Advisory locks are application-level locks that PostgreSQL tracks but does not enforce automatically. Your application calls pg_try_advisory_lock(key bigint) and PostgreSQL returns true if the lock was acquired, false if another session already holds it.

Two modes matter here:

Session-level locks: held until the connection closes or you explicitly call pg_advisory_unlock. Survive transaction rollbacks.
Transaction-level locks: released automatically when the transaction ends. Acquired with pg_try_advisory_xact_lock.

For a job scheduler, session-level locks are the right choice. You want the lock held for the duration of the job, not a transaction.

The key is a bigint. You can use hashtext('job_name')::bigint to derive a stable numeric key from a string job name, or maintain a static constant per job type.

When multiple Go workers start and each tries to acquire the same advisory lock, exactly one succeeds. The rest skip execution. No external coordination layer required.

The Scheduler Loop in Go

The core loop is a time.Ticker that fires every minute (or whatever your minimum resolution is). On each tick, the worker tries to acquire the advisory lock for each job that is due.

func (s *Scheduler) Run(ctx context.Context) {
    ticker := time.NewTicker(time.Minute)
    defer ticker.Stop()

    for {
        select {
        case <-ctx.Done():
            return
        case <-ticker.C:
            s.runDueJobs(ctx)
        }
    }
}

runDueJobs queries the job_runs table for jobs where next_run <= now(), then attempts to acquire the advisory lock before dispatching each one.

func (s *Scheduler) runDueJobs(ctx context.Context) {
    jobs, err := s.store.DueJobs(ctx)
    if err != nil {
        s.logger.Error("failed to query due jobs", "err", err)
        return
    }

    for _, job := range jobs {
        go s.tryRunJob(ctx, job)
    }
}

Each job runs in its own goroutine. The advisory lock acquisition happens inside tryRunJob before any work begins.

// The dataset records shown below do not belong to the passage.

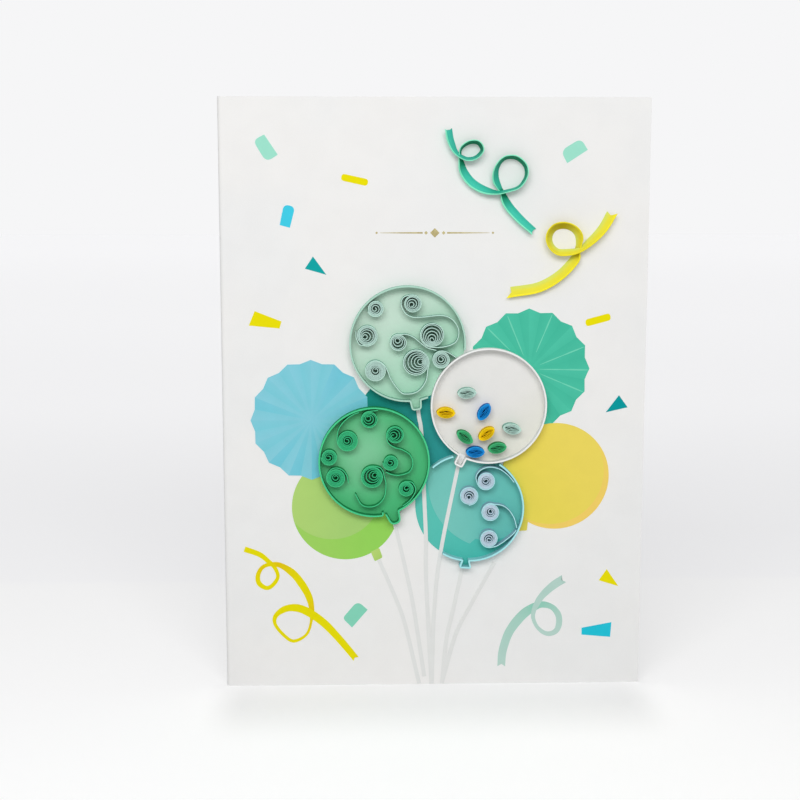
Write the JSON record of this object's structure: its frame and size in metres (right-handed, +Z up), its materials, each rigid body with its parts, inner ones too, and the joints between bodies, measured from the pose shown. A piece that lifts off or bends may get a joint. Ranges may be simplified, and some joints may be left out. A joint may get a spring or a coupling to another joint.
{
  "type": "quilled paper greeting card",
  "caption": "Folded card that stands on its lower edges, with balloons, coils, scrolls and streamers made of paper strips set on edge on its front.",
  "frame": {"origin": "centre of the standing card's bounding box, on the surface that it stands on", "axes": "+Z up along the fold, -Y out of the decorated front, +X from the fold to the front's free edge"},
  "size_m": [0.127, 0.094, 0.1778],
  "materials": {
    "card_white": "matt",
    "mint_paper": "matt",
    "grey_mint_paper": "matt",
    "green_paper": "matt",
    "light_blue_paper": "matt",
    "pale_blue_paper": "matt",
    "white_paper": "matt",
    "yellow_paper": "matt",
    "blue_paper": "matt",
    "leaf_green_paper": "matt",
    "teal_paper": "matt",
    "lemon_paper": "matt"
  },
  "bodies": {
    "root": {"card": "card_white", "mint_balloon_rim": "mint_paper", "mint_coil_upper_left": "grey_mint_paper", "mint_curl_left": "grey_mint_paper", "mint_scroll_upper": "grey_mint_paper", "mint_curl_middle": "grey_mint_paper", "mint_scroll_lower": "grey_mint_paper", "mint_curl_right": "grey_mint_paper", "green_balloon_rim": "green_paper", "green_coil_top": "green_paper", "green_curl_upper_left": "green_paper", "green_coil_left": "green_paper", "green_curl_lower_left": "green_paper", "green_curl_upper_right": "green_paper", "green_coil_middle": "green_paper", "green_curl_lower": "green_paper", "green_curl_right": "green_paper", "teal_balloon_rim": "light_blue_paper", "teal_balloon_rim_short": "light_blue_paper", "teal_curl_upper": "pale_blue_paper", "teal_coil_middle": "pale_blue_paper", "teal_curl_right": "pale_blue_paper", "teal_curl_lower": "pale_blue_paper", "white_balloon_rim": "white_paper", "marquise_mint_upper": "grey_mint_paper", "marquise_yellow_left": "yellow_paper", "marquise_blue_middle": "blue_paper", "marquise_mint_right": "grey_mint_paper", "marquise_green_left": "leaf_green_paper", "marquise_yellow_lower": "yellow_paper", "marquise_green_lower": "leaf_green_paper", "marquise_blue_lower": "blue_paper", "teal_streamer": "teal_paper", "yellow_streamer": "lemon_paper"}
  },
  "joints": []
}
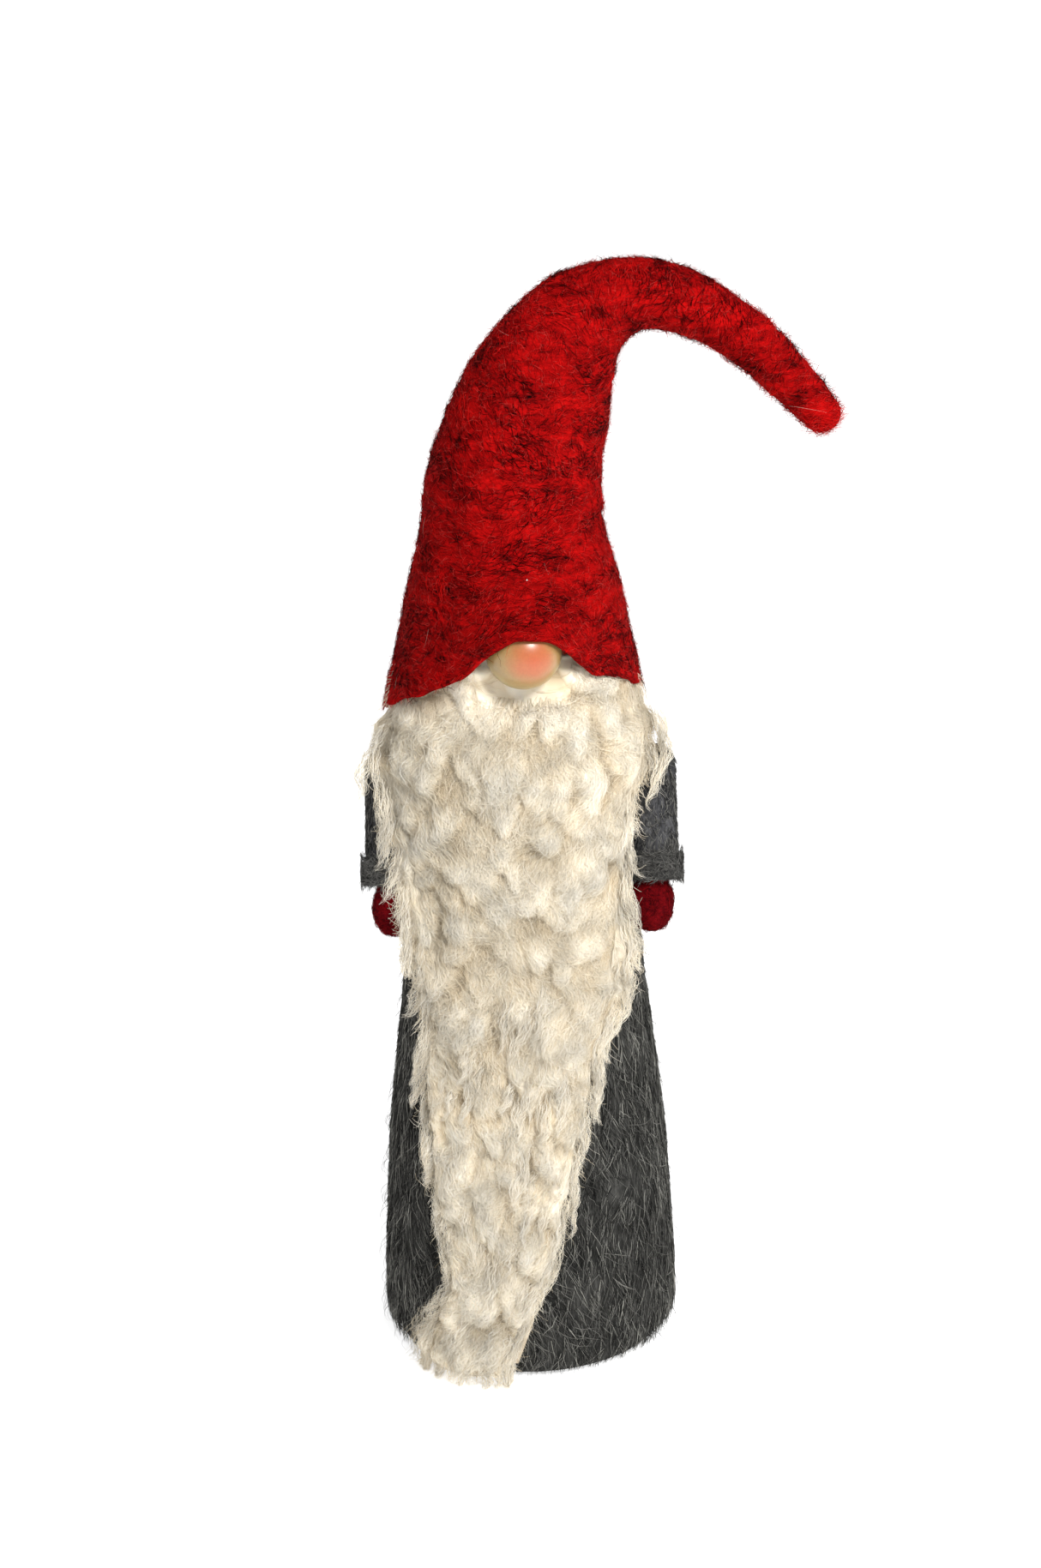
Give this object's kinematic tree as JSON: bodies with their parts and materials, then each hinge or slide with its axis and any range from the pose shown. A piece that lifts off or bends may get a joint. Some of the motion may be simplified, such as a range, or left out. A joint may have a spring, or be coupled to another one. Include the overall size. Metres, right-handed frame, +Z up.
{
  "type": "gnome figurine",
  "caption": "Tall standing felt gnome figurine with a bent pointed hat, ball nose, long wool beard, and small hanging arms with mittens.",
  "frame": {"origin": "centre of the flat base, on the floor", "axes": "+Z up, the nose and beard face -Y, +X to the right of someone who faces the figure, which is the side the hat's tip points to"},
  "size_m": [0.2576, 0.1806, 0.6004],
  "materials": {
    "base_cloth": "matte",
    "base_board": "matte",
    "dark_thread": "matte",
    "sand_bag": "matte",
    "sand_fill": "matte",
    "body_stuffing": "matte",
    "coat_wool": "matte",
    "nose_ball": "satin",
    "nose_peg": "matte",
    "red_felt": "matte",
    "hat_stuffing": "matte",
    "hat_wire": "satin",
    "tip_core": "matte",
    "red_thread": "matte",
    "beard_hide": "matte",
    "fleece": "matte",
    "pale_thread": "matte",
    "sleeve_wool": "matte",
    "arm_stuffing": "matte",
    "cuff_wool": "matte",
    "mitten_felt": "matte"
  },
  "bodies": {
    "body": {"base_cloth": "base_cloth", "base_board": "base_board", "base_stitches": "dark_thread", "sand_bag": "sand_bag", "sand_fill": "sand_fill", "body_stuffing": "body_stuffing", "coat": "coat_wool", "nose": "nose_ball", "nose_peg": "nose_peg", "hat_crown": "red_felt", "hat_stuffing": "hat_stuffing", "hat_wire_crown": "hat_wire", "hat_crook": "red_felt", "hat_wire_bend": "hat_wire", "hat_tack_right": "red_thread", "hat_tack_back": "red_thread", "hat_tack_left": "red_thread", "beard_thread": "pale_thread", "arm_thread_left": "dark_thread", "arm_thread_right": "dark_thread"},
    "tip": {"hat_tip": "red_felt", "hat_tip_core": "tip_core", "hat_wire_tip": "hat_wire"},
    "beard": {"beard_backing": "beard_hide", "beard_fleece": "fleece"},
    "arm_left": {"sleeve_left": "sleeve_wool", "arm_stuffing_left": "arm_stuffing", "cuff_left": "cuff_wool", "mitten_left": "mitten_felt"},
    "arm_right": {"sleeve_right": "sleeve_wool", "arm_stuffing_right": "arm_stuffing", "cuff_right": "cuff_wool", "mitten_right": "mitten_felt"}
  },
  "joints": [
    {"name": "hat_tip_bend", "type": "hinge", "parent": "body", "child": "tip", "pos_m": [0.0402, 0, 0.57205], "axis": [0, 1, 0], "range_deg": [-30, 20], "deforming": ["hat_crook", "hat_wire_bend"]},
    {"name": "beard_lift", "type": "hinge", "parent": "body", "child": "beard", "pos_m": [0, -0.05464, 0.38615], "axis": [-1, 0, 0], "range_deg": [0, 30]},
    {"name": "arm_left_lift", "type": "hinge", "parent": "body", "child": "arm_left", "pos_m": [-0.05898, -0.014, 0.3416], "axis": [0, 1, 0], "range_deg": [0, 60]},
    {"name": "arm_right_lift", "type": "hinge", "parent": "body", "child": "arm_right", "pos_m": [0.05898, -0.014, 0.3416], "axis": [0, -1, 0], "range_deg": [0, 60]}
  ]
}
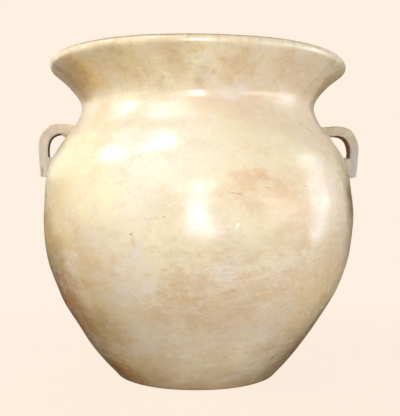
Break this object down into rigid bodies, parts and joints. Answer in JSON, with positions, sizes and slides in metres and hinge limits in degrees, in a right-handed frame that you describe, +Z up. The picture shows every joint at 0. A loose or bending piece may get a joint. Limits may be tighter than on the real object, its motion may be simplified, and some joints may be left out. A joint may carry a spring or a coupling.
{
  "type": "storage jar",
  "caption": "Wide-mouthed round-bellied ceramic storage jar with a flared rolled rim, a small flat foot and two lug handles set high on the shoulder.",
  "frame": {"origin": "centre of the flat underside, on the plane the jar stands on", "axes": "+Z up along the jar's axis, the two handles on the X axis, -Y towards the side seen in the picture"},
  "size_m": [0.5222, 0.4974, 0.5],
  "materials": {
    "antique_cream_finish": "satin, mottled by hand from pale cream to ochre and pinkish tan over fired clay",
    "bare_terracotta": "matt, unfinished red-brown fired clay"
  },
  "bodies": {
    "root": {"floor_slab": "antique_cream_finish", "lower_section": "antique_cream_finish", "upper_section": "antique_cream_finish", "neck_and_rim": "antique_cream_finish", "floor_corner_coil": "bare_terracotta", "belly_seam_coil": "bare_terracotta", "neck_seam_coil": "bare_terracotta", "handle_left": "antique_cream_finish", "root_wedge_left": "antique_cream_finish", "foot_wedge_left": "antique_cream_finish", "handle_right": "antique_cream_finish", "root_wedge_right": "antique_cream_finish", "foot_wedge_right": "antique_cream_finish"}
  },
  "joints": []
}
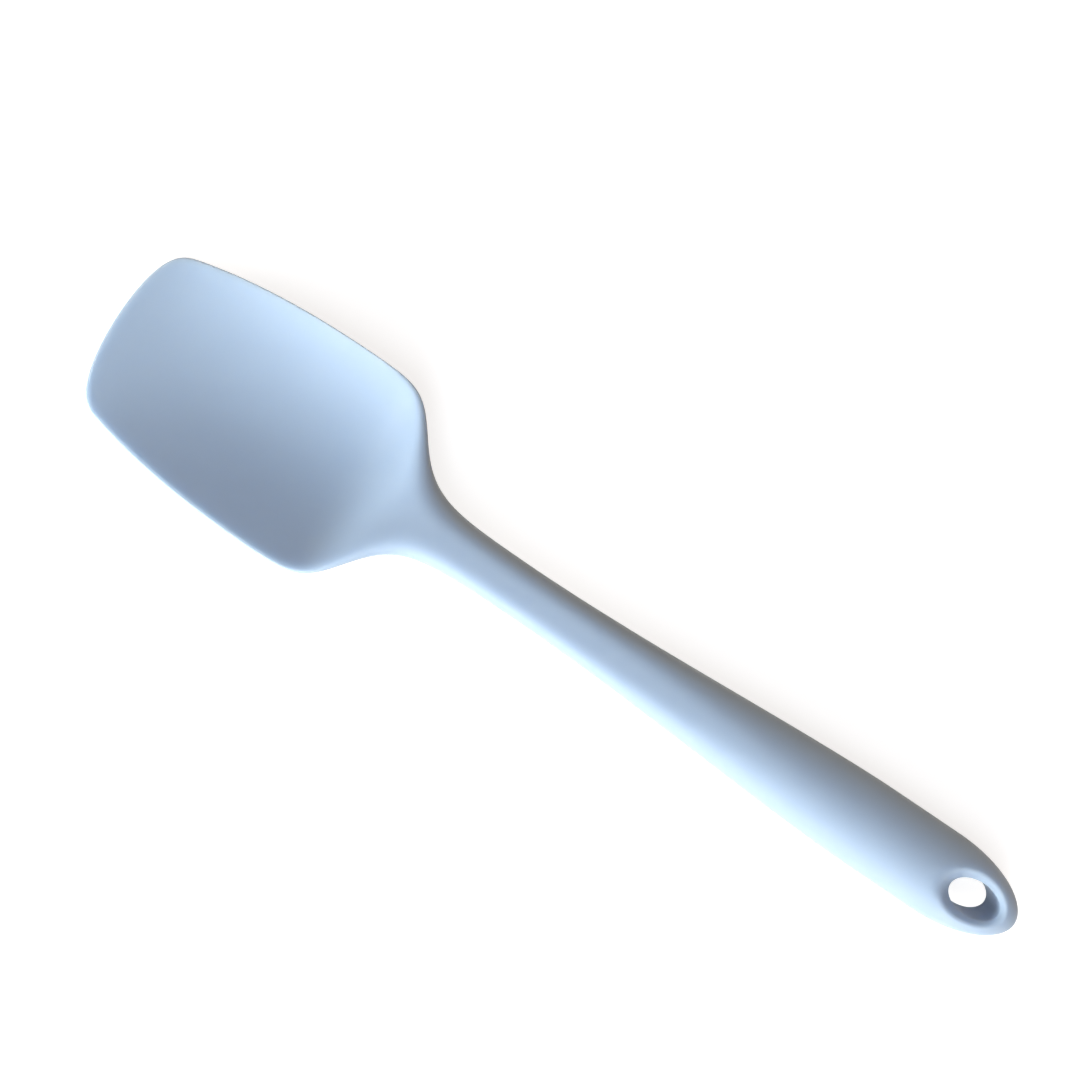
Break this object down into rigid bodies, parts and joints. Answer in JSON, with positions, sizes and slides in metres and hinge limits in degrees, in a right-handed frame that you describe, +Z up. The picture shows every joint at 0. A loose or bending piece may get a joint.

func (s *Scheduler) tryRunJob(ctx context.Context, job JobRecord) {
    conn, err := s.pool.Acquire(ctx)
    if err != nil {
        return
    }
    defer conn.Release()

    var acquired bool
    err = conn.QueryRow(ctx,
        "SELECT pg_try_advisory_lock($1)",
        job.LockKey,
    ).Scan(&acquired)
    if err != nil || !acquired {
        return // another worker has this job
    }
    // Lock is now session-level on this connection.
    // Keep conn alive for the duration of the job.

    jobCtx, cancel := context.WithTimeout(ctx, job.Timeout)
    defer cancel()

    if err := s.handlers[job.Name](jobCtx); err != nil {
        s.logger.Error("job failed", "job", job.Name, "err", err)
        s.store.MarkFailed(ctx, job.ID, err.Error())
    } else {
        s.store.MarkComplete(ctx, job.ID)
    }
}

The connection holding the advisory lock is kept alive for the full job duration. When conn.Release() runs (via defer), PostgreSQL automatically releases the session-level lock.

Defining Jobs in a Table

The job_runs table stores job definitions and execution history. A minimal schema:

CREATE TABLE job_runs (
    id          BIGSERIAL PRIMARY KEY,
    job_name    TEXT NOT NULL,
    lock_key    BIGINT NOT NULL,
    last_run    TIMESTAMPTZ,
    next_run    TIMESTAMPTZ NOT NULL,
    status      TEXT NOT NULL DEFAULT 'pending',
    error_msg   TEXT,
    created_at  TIMESTAMPTZ NOT NULL DEFAULT now()
);

CREATE INDEX ON job_runs (next_run) WHERE status = 'pending';

Each row represents one scheduled execution. After a job completes, the scheduler inserts a new row with the updated next_run timestamp based on the job's interval.

For RTYLR, the recurring jobs are:

Tenant daily report generation (per restaurant, per night)
Stale session cleanup (every 6 hours)
External inventory sync (every 30 minutes for connected POS integrations)

Each job type has a handler registered at startup:

s.RegisterHandler("daily_report", reportHandler.Run)
s.RegisterHandler("session_cleanup", sessionHandler.Run)
s.RegisterHandler("inventory_sync", inventoryHandler.Run)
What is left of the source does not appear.